Gecko in The Wedding. Photo © Richard Haughton

Peeping Tom utilise the same technique in Father (Vader), set in a retirement home where nurses, inhabitants and visitors melt in and out of one another’s roles, energetic compères banter in Chinese and Japanese, outraged sons reprimand Flemish fathers, and groups of pearl-clutching retirees scream in the universal language of terror. A multilingual audience might feel themselves tuning in and out of perfect linguistic comprehension, as if twiddling the knob on a radio and hearing bands of clarity over the static. In fact, when director Franck Chartier wants his London audience to understand exactly what’s going on, he errs on the side of rhetorical caution and has his performers use English. So why not pick one lingua franca and stick with it throughout? Because prioritising language over movement goes against the point of mime; Chartier (and Gecko’s director Amit Lahav) use of multiple languages actually upends the narrative authority of words.

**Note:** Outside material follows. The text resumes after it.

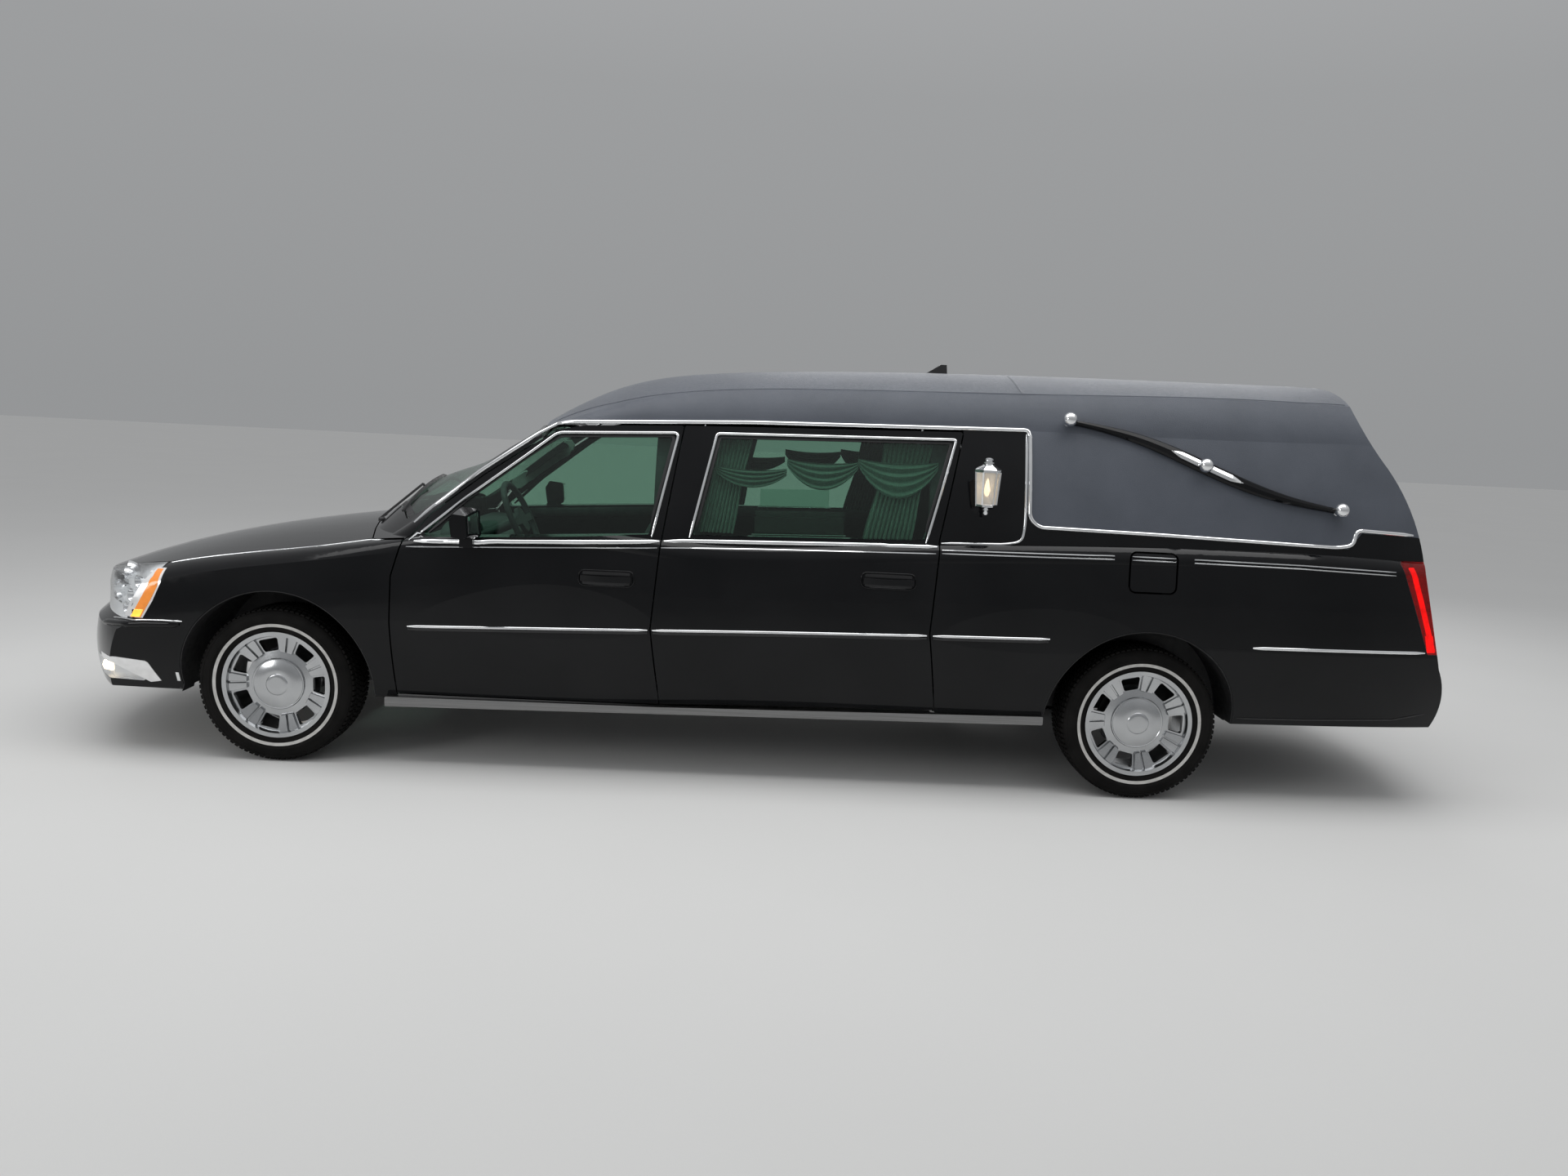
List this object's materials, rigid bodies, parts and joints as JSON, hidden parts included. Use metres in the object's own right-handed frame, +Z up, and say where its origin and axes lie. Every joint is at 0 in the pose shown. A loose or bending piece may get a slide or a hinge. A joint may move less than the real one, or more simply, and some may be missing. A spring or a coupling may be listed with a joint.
{
  "type": "coach-built hearse",
  "caption": "Full-size coach-built hearse with a raised padded roof, landau bars, hollow cabin and load space, hinged doors, hood and rolling steered wheels.",
  "frame": {"origin": "on the ground under the middle of the overall length", "axes": "+X rearwards, +Y to the right-hand side, +Z up"},
  "size_m": [6.3502, 2.26, 1.884],
  "materials": {
    "black_paint": "gloss",
    "cabin_trim": "matte",
    "cast_metal": "as cast",
    "chrome": "polished",
    "dark_plastic": "matte",
    "deck_carpet": "carpet",
    "lamp_lens": "clear",
    "red_lens": "gloss",
    "rocker_metal": "satin",
    "roof_vinyl": "matte grained",
    "seat_leather": "satin",
    "steel": "satin",
    "tyre": "matte",
    "wheel_metal": "machined",
    "window_glass": "clear tinted"
  },
  "bodies": {
    "root": {"windscreen": "window_glass", "windscreen_frame": "black_paint", "vinyl_top": "roof_vinyl", "front_fenders": "black_paint", "rear_quarters": "black_paint", "rear_bumper": "black_paint", "front_bumper": "black_paint", "fog_lamps": "lamp_lens", "grille": "chrome", "front_lamps": "lamp_lens", "tail_lamps": "red_lens", "floor_pan": "steel", "rockers": "rocker_metal", "door_pillars": "cabin_trim", "casket_deck": "deck_carpet", "wheelhouses": "dark_plastic", "engine_block": "cast_metal", "dashboard": "cabin_trim", "steering_wheel": "cabin_trim", "front_seats": "seat_leather", "rear_axle": "steel", "front_subframe": "steel", "fuel_tank": "dark_plastic", "exhaust": "steel", "landau_bars": "chrome", "coach_lamps": "chrome", "roof_fin": "dark_plastic"},
    "hood": {"hood": "black_paint"},
    "tail_door": {"tail_door": "black_paint", "tail_glass": "window_glass"},
    "fuel_flap": {"fuel_flap": "black_paint"},
    "front_door_left": {"front_door_left": "black_paint", "front_glass_left": "window_glass"},
    "wheel_front_left": {"tyre_front_left": "tyre", "wheel_front_left": "wheel_metal"},
    "front_door_right": {"front_door_right": "black_paint", "front_glass_right": "window_glass"},
    "wheel_front_right": {"tyre_front_right": "tyre", "wheel_front_right": "wheel_metal"},
    "rear_door_left": {"rear_door_left": "black_paint", "rear_glass_left": "window_glass"},
    "wheel_rear_left": {"tyre_rear_left": "tyre", "wheel_rear_left": "wheel_metal"},
    "rear_door_right": {"rear_door_right": "black_paint", "rear_glass_right": "window_glass"},
    "wheel_rear_right": {"tyre_rear_right": "tyre", "wheel_rear_right": "wheel_metal"},
    "knuckle_left": {"knuckle_left": "cast_metal"},
    "knuckle_right": {"knuckle_right": "cast_metal"}
  },
  "joints": [
    {"name": "steer_left", "type": "hinge", "parent": "root", "child": "knuckle_left", "pos_m": [-2.085, -0.711, 0.34], "axis": [0, 0, 1], "range_deg": [-35, 35]},
    {"name": "steer_right", "type": "hinge", "parent": "root", "child": "knuckle_right", "pos_m": [-2.085, 0.711, 0.34], "axis": [0, 0, 1], "range_deg": [-35, 35]},
    {"name": "spin_front_left", "type": "hinge", "parent": "knuckle_left", "child": "wheel_front_left", "pos_m": [-2.085, -0.794, 0.34], "axis": [0, 1, 0], "continuous": true},
    {"name": "spin_rear_left", "type": "hinge", "parent": "root", "child": "wheel_rear_left", "pos_m": [1.675, -0.7875, 0.34], "axis": [0, 1, 0], "continuous": true},
    {"name": "open_front_door_left", "type": "hinge", "parent": "root", "child": "front_door_left", "pos_m": [-1.58, -0.953, 0.8], "axis": [0, 0, -1], "range_deg": [0, 65]},
    {"name": "open_rear_door_left", "type": "hinge", "parent": "root", "child": "rear_door_left", "pos_m": [-0.468, -0.953, 0.8], "axis": [0, 0, -1], "range_deg": [0, 65]},
    {"name": "spin_front_right", "type": "hinge", "parent": "knuckle_right", "child": "wheel_front_right", "pos_m": [-2.085, 0.794, 0.34], "axis": [0, 1, 0], "continuous": true},
    {"name": "spin_rear_right", "type": "hinge", "parent": "root", "child": "wheel_rear_right", "pos_m": [1.675, 0.7875, 0.34], "axis": [0, 1, 0], "continuous": true},
    {"name": "open_front_door_right", "type": "hinge", "parent": "root", "child": "front_door_right", "pos_m": [-1.58, 0.953, 0.8], "axis": [0, 0, 1], "range_deg": [0, 65]},
    {"name": "open_rear_door_right", "type": "hinge", "parent": "root", "child": "rear_door_right", "pos_m": [-0.468, 0.953, 0.8], "axis": [0, 0, 1], "range_deg": [0, 65]},
    {"name": "open_hood", "type": "hinge", "parent": "root", "child": "hood", "pos_m": [-1.665, 0, 1], "axis": [0, 1, 0], "range_deg": [0, 50]},
    {"name": "open_tail_door", "type": "hinge", "parent": "root", "child": "tail_door", "pos_m": [3.05, -0.668, 0.9], "axis": [0, 0, -1], "range_deg": [0, 95]},
    {"name": "open_fuel_flap", "type": "hinge", "parent": "root", "child": "fuel_flap", "pos_m": [1.564, -0.94, 1.011], "axis": [0, -0.1426, -0.9898], "range_deg": [0, 100]}
  ],
  "couplings": [
    {"joint": "steer_right", "follows": "steer_left", "ratio": 1}
  ]
}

Father is a deeply surreal masterwork that explores father figures – despotic, pathetic, overbearing, dying, mysterious, ridiculous – and the quiet terror of ageing, of losing influence over one’s own narrative, even one’s own perceptions, and one’s own body. Language locks in meaning, but the body echoes it and is bent by it: to a confused old man, a shouting face that freezes into rictus can carry more weight that the words themselves; summoning memories and sensations as tableaux is infinitely more expressive when language begins to lag.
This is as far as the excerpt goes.